Re: Using Perl on OS X
by 1st_try (Initiate) on Sep 13, 2002 at 06:19 UTC

    Thanks for the response, everyone. However, my Terminal is still not displaying "Hello, world!" This is the code to my program:

    #!usr/bin/perl print "Hello, world!\n";

    I'm assuming this is all I need to type, right?

    I would type "my_program" or "perl my_program" after "chmod a+x my_program". The latter would cause the Terminal to respond: "my_program: Command not found." The former would just ignore it and ask for a new command without displaying "Hello, World!"

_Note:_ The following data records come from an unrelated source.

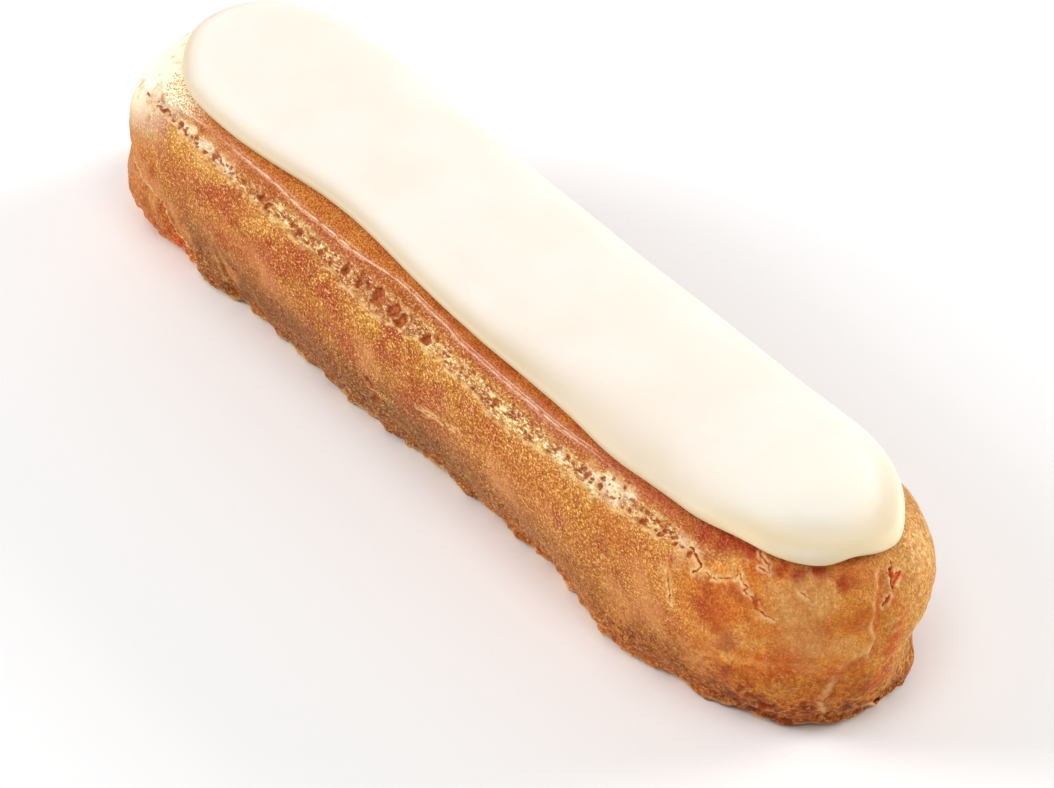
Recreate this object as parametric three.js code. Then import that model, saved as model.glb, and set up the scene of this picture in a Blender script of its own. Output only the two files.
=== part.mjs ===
// An eclair: one baked choux shell, uncut and so solid, with a slab of poured fondant along its top.
// Millimetres, +Z up. The shell stands on its flat baked base at z = 0. Its length runs along X,
// with the creased end at +X, and the side with the rough foot faces -Y.
import * as THREE from "three";
import { mergeVertices } from "three/addons/utils/BufferGeometryUtils.js";

// Plan of the shell: rings at growing distance round a spine, as a piped tube of dough spreads.
const HALF_LENGTH = 71;
const SPINE_NEAR = 53.2;
const SPINE_FAR = -SPINE_NEAR;
const BOW = 1.1; // how far the ends turn towards +Y of the middle

// Profile of the shell's side, from the base up: half width and height of each form.
const FOOT = { reach: 12.4, height: 2.0, round: 1.0 };
const BULGE = { reach: 15.9, height: 15.5 };
const BULGE_DROOP = 0.75; // 1 curves from the foot as an ellipse does, less spreads it up the side
const CROWN_HEIGHT = 26.1;
const CROWN_TILT = 0.7; // the crown stands higher towards +X
const CROWN_SAG = 0.3; // and a little higher at both ends

// The ends are longer than half circles, by these factors at the foot and at the bulge.
const NEAR_END = { foot: 1.41, bulge: 1.33, fullness: 2.3 };
const FAR_END = { foot: 1.3, bulge: 0.7, fullness: 2.0 };
const SIDE_FULLNESS = 2.4; // 2 is an ellipse, more is a squarer shoulder

// Fondant slab: its own plan, its thickness, and the gap that keeps it off the crust.
const ICING = { far: -45.5, near: 53.2, reach: 11.9, aside: 0.8, thickness: 2.2, rim: 1.1 };
const ICING_END = { near: 1.4, far: 1.05 };
const CONTACT_GAP = 0.3;

// Where the poured edge runs out past that plan or stays back from it.
const ICING_WAVES = [
  { at: [-38, -11], spread: 13, out: 0.6 },
  { at: [-14, -11], spread: 16, out: -1.2 },
  { at: [40, -11], spread: 9, out: 0.7 },
  { at: [66, -3], spread: 9, out: 0.8 },
  { at: [61, 11], spread: 8, out: -0.3 },
  { at: [-52, 10], spread: 12, out: -2.0 },
];

// How finely the surfaces are divided: round an end, along a side, and up the profile.
const END_STEPS = 18;
const SIDE_STEPS = 30;
const BULGE_STEPS = 7;
const CROWN_STEPS = 9;
const RIM_STEPS = 6;
const SLAB_SHARES = [0, 0.3, 0.6, 0.8]; // rings of the fondant, as shares of the way to its rim
const WELD = 0.001; // points closer than this are one point

const QUARTER_TURN = Math.PI / 2;

// Swellings and dents of the baked dough: centre, how far they spread, how far they push outwards.
const SWELLINGS = [
  { at: [-57, -14, 3], spread: 7, out: 1.5 }, // lip under the far end's fold
  { at: [-50, -13.5, 2], spread: 3, out: 1.7 }, // its corner
  { at: [-41, -13.5, 1], spread: 3, out: 3.2 }, // knob on the foot
  { at: [12, -13, 2], spread: 12, out: -1.0 }, // the foot is drawn in along the middle
  { at: [29, -13, 2], spread: 7, out: -0.7 }, // and before the next knob
  { at: [44, -13.5, 1], spread: 6, out: 2.4 }, // long knob on the foot
  { at: [58, -11, 3], spread: 6, out: -0.6 }, // the foot is drawn in past it
  { at: [68, 10, 15], spread: 8, out: 1.4 }, // the bulge of the near end swells towards +Y
  { at: [67, 7, 2], spread: 5, out: 2.0 }, // foot spread out under it
  { at: [69, 8, 8.5], spread: 4, out: -2.8 }, // and the waist between them
  { at: [-52, 13, 18], spread: 9, out: -1.0 }, // the far end slopes away towards +Y
];

// Furrows where the dough folded on itself: the points that each runs through, width and depth.
const FURROWS = [
  // down the near end from the fondant to the foot
  { path: [[68, 4, 23], [70.9, 1.4, 19], [71.4, -1.5, 13.8], [68.5, -4.7, 6]], width: 1.6, depth: 1.3 },
  // along the near end's side, above its lower skirt
  { path: [[56, -15, 11], [64.6, -11.4, 12.4], [70.4, -4.7, 13.4]], width: 1.8, depth: 0.5 },
  // round the far end's fold
  { path: [[-60, -14, 12], [-55, -15, 8], [-50, -13, 2]], width: 1.8, depth: 0.9 },
];

// One station of a ring: where it is on the spine, and which way is outwards there.
function ringStations(far, near) {
  const stations = [];
  const addEnd = (x, start) => {
    for (let i = 0; i < END_STEPS; i += 1) {
      const turn = start + (Math.PI * i) / END_STEPS;
      stations.push({ x, cos: Math.cos(turn), sin: Math.sin(turn) });
    }
  };
  const addSide = (from, to, sin) => {
    for (let i = 0; i < SIDE_STEPS; i += 1) {
      stations.push({ x: from + ((to - from) * i) / SIDE_STEPS, cos: 0, sin });
    }
  };
  addEnd(near, -QUARTER_TURN);
  addSide(near, far, 1);
  addEnd(far, QUARTER_TURN);
  addSide(far, near, -1);
  return stations;
}

// Sideways place of the spine: an arc, less its own average over the length.
function bowAt(x) {
  return BOW * ((x / HALF_LENGTH) ** 2 - 1 / 3);
}

function crownAt(x) {
  const along = x / HALF_LENGTH;
  return CROWN_HEIGHT + CROWN_TILT * along + CROWN_SAG * along ** 2;
}

function fullnessTowards(cos) {
  const end = cos > 0 ? NEAR_END.fullness : FAR_END.fullness;
  return SIDE_FULLNESS + (end - SIDE_FULLNESS) * cos ** 2;
}

function stretchTowards(cos, upToBulge) {
  const end = cos > 0 ? NEAR_END : FAR_END;
  return THREE.MathUtils.lerp(end.foot, end.bulge, upToBulge);
}

// A point of the shell at a station, before swellings and furrows.
function shellPoint(station, reach, height, upToBulge) {
  const x = station.x + reach * station.cos * stretchTowards(station.cos, upToBulge);
  return new THREE.Vector3(x, reach * station.sin + bowAt(x), height);
}

// The shell's rings from the middle of the base, out and up the side, to the top of the spine.
function shellRings(stations) {
  const rings = [];
  const addRing = (reach, height, upToBulge) => {
    rings.push(stations.map((station) => shellPoint(station, reach, height, upToBulge)));
  };
  addRing(0, 0, 0);
  addRing(FOOT.reach / 2, 0, 0);
  addRing(FOOT.reach - FOOT.round, 0, 0);
  addRing(FOOT.reach, FOOT.height / 2, 0);
  addRing(FOOT.reach, FOOT.height, 0);
  for (let i = 1; i <= BULGE_STEPS; i += 1) {
    const turn = (QUARTER_TURN * i) / BULGE_STEPS;
    const rise = (1 - Math.cos(turn)) ** BULGE_DROOP;
    const spread = Math.sin(turn);
    addRing(
      THREE.MathUtils.lerp(FOOT.reach, BULGE.reach, spread),
      THREE.MathUtils.lerp(FOOT.height, BULGE.height, rise),
      spread,
    );
  }
  for (let i = 1; i <= CROWN_STEPS; i += 1) {
    const turn = (QUARTER_TURN * i) / CROWN_STEPS;
    rings.push(
      stations.map((station) => {
        const power = 2 / fullnessTowards(station.cos);
        const reach = i === CROWN_STEPS ? 0 : BULGE.reach * Math.cos(turn) ** power;
        const point = shellPoint(station, reach, 0, 1);
        point.z = THREE.MathUtils.lerp(BULGE.height, crownAt(point.x), Math.sin(turn) ** power);
        return point;
      }),
    );
  }
  return rings;
}

function falloff(distance, spread) {
  return Math.exp(-((distance / spread) ** 2));
}

function distanceToPath(point, path) {
  const nearest = new THREE.Vector3();
  let least = Infinity;
  for (let i = 1; i < path.length; i += 1) {
    const part = new THREE.Line3(new THREE.Vector3(...path[i - 1]), new THREE.Vector3(...path[i]));
    part.closestPointToPoint(point, true, nearest);
    least = Math.min(least, nearest.distanceTo(point));
  }
  return least;
}

// Pushes a point of the side outwards or inwards by all the swellings and furrows near it.
function shapeDough(point, station) {
  let out = 0;
  for (const swelling of SWELLINGS) {
    const distance = point.distanceTo(new THREE.Vector3(...swelling.at));
    out += swelling.out * falloff(distance, swelling.spread);
  }
  for (const furrow of FURROWS) {
    out -= furrow.depth * falloff(distanceToPath(point, furrow.path), furrow.width);
  }
  point.x += out * station.cos;
  point.y += out * station.sin;
}

// Height of the plain crown over a point of the plan, for what lies on it.
function crownOver(x, y) {
  const pastNear = Math.max(x - SPINE_NEAR, 0) / NEAR_END.bulge;
  const pastFar = Math.max(SPINE_FAR - x, 0) / FAR_END.bulge;
  const along = pastNear - pastFar;
  const across = y - bowAt(x);
  const distance = Math.hypot(along, across);
  const fullness = fullnessTowards(distance > 0 ? along / distance : 0);
  const share = Math.min(distance / BULGE.reach, 1);
  return THREE.MathUtils.lerp(BULGE.height, crownAt(x), (1 - share ** fullness) ** (1 / fullness));
}

function crownNormal(x, y) {
  const step = 0.05;
  const slopeX = (crownOver(x + step, y) - crownOver(x - step, y)) / (2 * step);
  const slopeY = (crownOver(x, y + step) - crownOver(x, y - step)) / (2 * step);
  return new THREE.Vector3(-slopeX, -slopeY, 1).normalize();
}

// Where in the plan the fondant is at a station, for a distance from its spine.
function icingPlan(station, reach) {
  const stretch = station.cos > 0 ? ICING_END.near : ICING_END.far;
  const x = station.x + reach * station.cos * stretch;
  return [x, reach * station.sin + bowAt(x) + ICING.aside];
}

// How far the fondant reaches at a station, with the waves of its edge.
function icingReach(station) {
  const [x, y] = icingPlan(station, ICING.reach);
  let reach = ICING.reach;
  for (const wave of ICING_WAVES) {
    const distance = Math.hypot(x - wave.at[0], y - wave.at[1]);
    reach += wave.out * falloff(distance, wave.spread);
  }
  return reach;
}

// A point over the crown, inside the fondant's edge by a share of its reach, lifted off the crust.
function icingPoint(station, share, lift) {
  const [x, y] = icingPlan(station, icingReach(station) * share);
  return new THREE.Vector3(x, y, crownOver(x, y)).addScaledVector(crownNormal(x, y), lift);
}

// The fondant's rings: from the middle of its underside out to its round rim, and back over its top.
function icingRings(stations) {
  const rings = [];
  const addRing = (share, lift) => {
    rings.push(stations.map((station) => icingPoint(station, share, lift)));
  };
  const rimShare = ICING.rim / ICING.reach;
  const slabShares = SLAB_SHARES.map((share) => share * (1 - rimShare));
  for (const share of slabShares) addRing(share, CONTACT_GAP);
  for (let i = 0; i <= RIM_STEPS; i += 1) {
    const turn = (Math.PI * i) / RIM_STEPS - QUARTER_TURN;
    const share = 1 - rimShare + rimShare * Math.cos(turn);
    addRing(share, CONTACT_GAP + (ICING.thickness / 2) * (1 + Math.sin(turn)));
  }
  for (const share of slabShares.reverse()) addRing(share, CONTACT_GAP + ICING.thickness);
  return rings;
}

// Joins neighbouring rings by faces that look outwards, as one closed surface.
function skinOver(rings) {
  const columns = rings[0].length;
  const positions = rings.flat().flatMap((point) => point.toArray());
  const faces = [];
  for (let row = 0; row + 1 < rings.length; row += 1) {
    for (let column = 0; column < columns; column += 1) {
      const next = (column + 1) % columns;
      const lower = row * columns;
      const upper = lower + columns;
      faces.push(lower + column, lower + next, upper + next);
      faces.push(lower + column, upper + next, upper + column);
    }
  }
  const skin = new THREE.BufferGeometry();
  skin.setAttribute("position", new THREE.Float32BufferAttribute(positions, 3));
  skin.setIndex(faces);
  return withoutEmptyFaces(mergeVertices(skin, WELD));
}

// Where a ring has closed to the spine, its two sides share points and some faces have no area left.
function withoutEmptyFaces(skin) {
  const corners = skin.getIndex().array;
  const kept = [];
  for (let i = 0; i < corners.length; i += 3) {
    const [a, b, c] = corners.slice(i, i + 3);
    if (a !== b && b !== c && c !== a) kept.push(a, b, c);
  }
  skin.setIndex(kept);
  skin.computeVertexNormals();
  return skin;
}

function makeChoux() {
  const stations = ringStations(SPINE_FAR, SPINE_NEAR);
  const rings = shellRings(stations);
  // The middle of the base and the top of the crown stay plain.
  const outerRings = rings.slice(2, -1);
  for (const ring of outerRings) ring.forEach((point, i) => shapeDough(point, stations[i]));
  const crust = new THREE.MeshStandardMaterial({ color: 0xb9793f, roughness: 0.6, metalness: 0 });
  const choux = new THREE.Mesh(skinOver(rings), crust);
  choux.name = "choux";
  return choux;
}

function makeIcing() {
  const rings = icingRings(ringStations(ICING.far, ICING.near));
  const fondant = new THREE.MeshStandardMaterial({ color: 0xf6ead6, roughness: 0.35, metalness: 0 });
  const icing = new THREE.Mesh(skinOver(rings), fondant);
  icing.name = "icing";
  return icing;
}

const eclair = new THREE.Group();
eclair.add(makeChoux(), makeIcing());

// The swellings move the outline a little, so the whole is centred on the middle of its length and width.
const extent = new THREE.Box3().setFromObject(eclair);
const middle = extent.getCenter(new THREE.Vector3());
for (const piece of eclair.children) piece.geometry.translate(-middle.x, -middle.y, 0);

export default eclair;
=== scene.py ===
# An iced eclair: the baked choux shell, a film of glaze along its shoulder, and the fondant on top.
# Metres, +Z up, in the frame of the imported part. The creased end is at +X, the knobbly side at -Y.
import math
import random

import bmesh
import bpy
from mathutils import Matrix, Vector, noise
from mathutils.bvhtree import BVHTree
from mathutils.kdtree import KDTree


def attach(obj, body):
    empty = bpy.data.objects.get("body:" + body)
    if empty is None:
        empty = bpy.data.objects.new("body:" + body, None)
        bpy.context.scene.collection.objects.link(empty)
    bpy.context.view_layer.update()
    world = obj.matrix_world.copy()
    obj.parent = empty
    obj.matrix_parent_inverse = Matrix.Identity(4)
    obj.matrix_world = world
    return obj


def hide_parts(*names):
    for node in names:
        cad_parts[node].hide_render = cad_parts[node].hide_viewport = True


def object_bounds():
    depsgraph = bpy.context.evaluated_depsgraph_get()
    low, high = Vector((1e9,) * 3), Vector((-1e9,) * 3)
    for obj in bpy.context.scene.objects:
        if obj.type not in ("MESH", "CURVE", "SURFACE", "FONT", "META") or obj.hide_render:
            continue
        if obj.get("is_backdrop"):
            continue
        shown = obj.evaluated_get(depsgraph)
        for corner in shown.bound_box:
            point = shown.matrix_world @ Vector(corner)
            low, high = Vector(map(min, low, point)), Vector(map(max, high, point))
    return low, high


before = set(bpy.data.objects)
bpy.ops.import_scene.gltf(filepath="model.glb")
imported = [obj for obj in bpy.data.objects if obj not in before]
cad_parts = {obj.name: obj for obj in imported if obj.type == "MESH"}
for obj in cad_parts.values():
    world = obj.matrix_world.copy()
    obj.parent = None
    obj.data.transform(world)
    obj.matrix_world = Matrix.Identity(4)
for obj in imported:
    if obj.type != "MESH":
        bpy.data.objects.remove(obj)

solid_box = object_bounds()
MM = 0.001


# The choux shell: one piped tube of dough, puffed in the oven and dried to a thin brittle crust.
# It stands on its foot, which stuck to the tray and tore a little. Steam blistered a band along
# each shoulder till it flaked, and the dough folded over itself and cracked at both ends.

SHELL_LEVELS = 2  # how often the solid's faces are halved before the fine work
ICED_FROM = 23.6  # mm, above this the crust lies under icing and stays plain

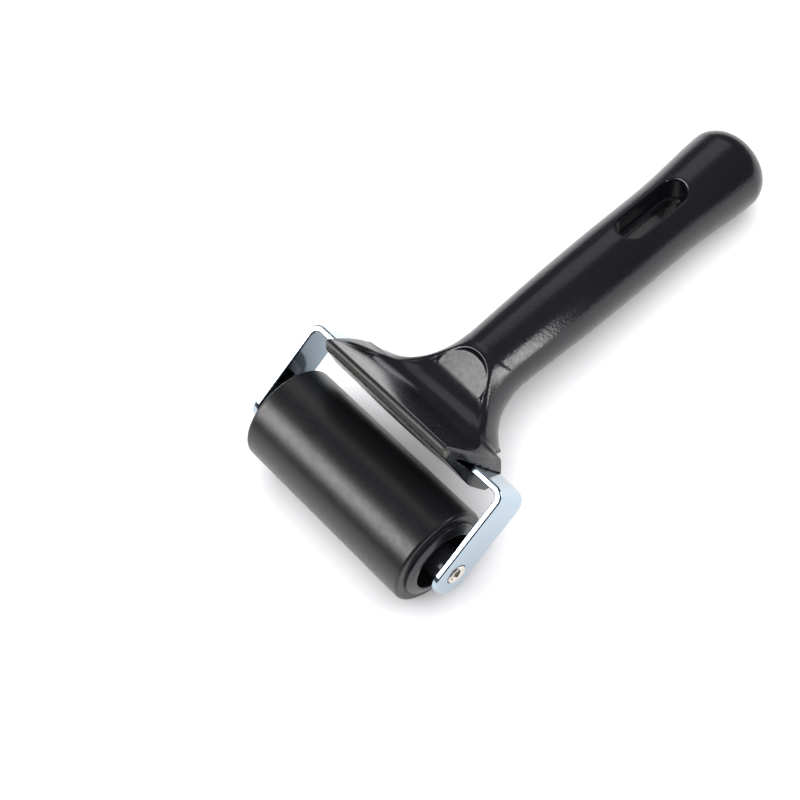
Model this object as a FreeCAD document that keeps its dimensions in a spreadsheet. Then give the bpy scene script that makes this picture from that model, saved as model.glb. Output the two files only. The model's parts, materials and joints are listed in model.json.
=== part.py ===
import FreeCAD, Part
import math
import os
import Sketcher

# A hand brayer for printmaking: a rubber-covered roller that spins on a riveted axle between
# the arms of a bent steel yoke, and a moulded plastic handle whose head grips the yoke.
#
# Every body is drawn in one working frame: x along the roller's axle, y up the yoke's arms
# from the axle to the crosspiece, z out of the front of the tool.  All bodies share one
# Placement, which lays the tool down so that the roller and the handle's end both touch the
# table.  The row frame's origin is on the table, under the middle of the axle.

SIZES = {
    # roller
    "sleeve_length": 58.4,
    "roller_diameter": 28.1,
    "sleeve_wall": 2.5,
    "core_wall": 2.0,
    "sleeve_edge": 0.9,
    "cap_stand": 0.8,
    "cap_ring_rise": 0.8,
    "cap_ring_inner": 1.05,
    "cap_spigot": 8.0,
    "cap_web": 2.0,
    "cap_hub_diameter": 9.0,
    "hub_end_gap": 0.4,
    # axle
    "axle_diameter": 5.0,
    "tenon_diameter": 4.0,
    "axle_clearance": 0.06,
    "rivet_diameter": 5.6,
    "rivet_height": 1.0,
    "rivet_shoulder": 0.86,
    "rivet_crown": 0.4,
    # yoke
    "strap_width": 12.9,
    "strap_thickness": 1.8,
    "arm_spacing": 4.55,
    "cross_height": 22.7,
    "bend_inner": 1.7,
    "arm_tail": 6.3,
    "arm_corner": 5.0,
    "strap_edge": 0.35,
    # handle head; each _y is a height above the crosspiece's underside, but the chin, the
    # heel and the stem's foot are that far below it
    "channel_gap": 0.1,
    "peg_diameter": 4.0,
    "peg_root": 1.0,
    "head_width": 51.0,
    "lip_width": 43.2,
    "lip_top_y": 3.8,
    "lip_top_z": 19.0,
    "lip_nose_y": 2.4,
    "lip_nose_z": 20.1,
    "lip_low_y": 0.3,
    "lip_low_z": 17.0,
    "chin_y": 3.9,
    "chin_z": 2.4,
    "head_rear_z": 1.55,
    "head_top_y": 5.2,
    "head_rear_slope": 3.0,
    "jaw_slope": 2.5,
    "hood_wall": 1.6,
    # handle stem; the belly and the slot are placed back from the stem's end
    "stem_tilt": 30.5,
    "stem_foot": 11.0,
    "neck_radius": 9.6,
    "waist_radius": 10.35,
    "belly_radius": 10.65,
    "knob_radius": 12.0,
    "waist_place": 60.0,
    "belly_start": 45.5,
    "belly_end": 25.5,
    "stem_length": 129.5,
    "end_round": 6.5,
    "slot_place": 35.5,
    "slot_length": 23.4,
    "slot_width": 7.8,
    "flank_radius": 15.0,
    "heel_height": 3.3,
    "heel_z": 2.0,
    "heel_depth": 8.0,
    "heel_inset": 4.0,
    "flank_start": 8.0,
    "panel_depth": 0.9,
    "panel_rim": 2.0,
    "panel_bend_z": 4.0,
    "throat_z": 5.0,
    "throat_flare": 7.0,
    "throat_end_flare": 2.0,
    "thumb_radius": 8.2,
    "thumb_y": 12.5,
    "thumb_z": -9.2,
}

doc = FreeCAD.newDocument("rubber_brayer")
sheet = doc.addObject("Spreadsheet::Sheet", "sizes")
for row, (name, value) in enumerate(SIZES.items(), start=1):
    sheet.set("A%d" % row, name)
    sheet.set("B%d" % row, str(value))
    sheet.setAlias("B%d" % row, name)
doc.recompute()

# Shared places, written as formulas of the sheet's sizes.  S() turns each bare word into a
# reference to its cell.
def S(formula):
    words = []
    word = ""
    for letter in formula + " ":
        if letter.isalnum() or letter == "_":
            word += letter
            continue
        words.append("sizes." + word if word in SIZES else word)
        words.append(letter)
        word = ""
    return "".join(words).strip()


def value_of(formula):
    """The number that a formula of the sheet's sizes gives now."""
    result = sheet.evalExpression(S(formula))
    return float(getattr(result, "Value", result))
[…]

    Any thoughts?!?? Thanks.

      Try changing   #!usr/bin/perl to   #!/usr/bin/perl and see what happens then when you type ./my_program

      You're running into a set of problems that are common to first-time Unix users. Things might go quite a bit better for you if you can find someone who is familiar with Unix or OS X, and buy them a beer/coffee/whatever in exchange for an hour tour.

        I 2nd dws's response - the very 1st thing you need to do is find out where Perl is installed. I have no experience on OS X, but, try
        perl -V
        at a command prompt - that will print out the @INC array, which tells you the directories that Perl will search for modules.

        Also, on Linux you can do
        which perl
        at a command prompt. That will display something like this:
        /usr/bin/perl
        and that is what you should include in your #! line at the very top of each perl script. #!/usr/bin/perl -w.

        Once you've got that shebang line right, then if you do
        chmod +x my_program and then ./my_program it should run - hopefully.
        Again, I have no experience with OS X, so I don't know how much similarity it has to Unix/Linux.

        HTH.
        Or, if you're a book person (which your tale suggests), get a book about it. Oreilly even has a unix for OS X book now.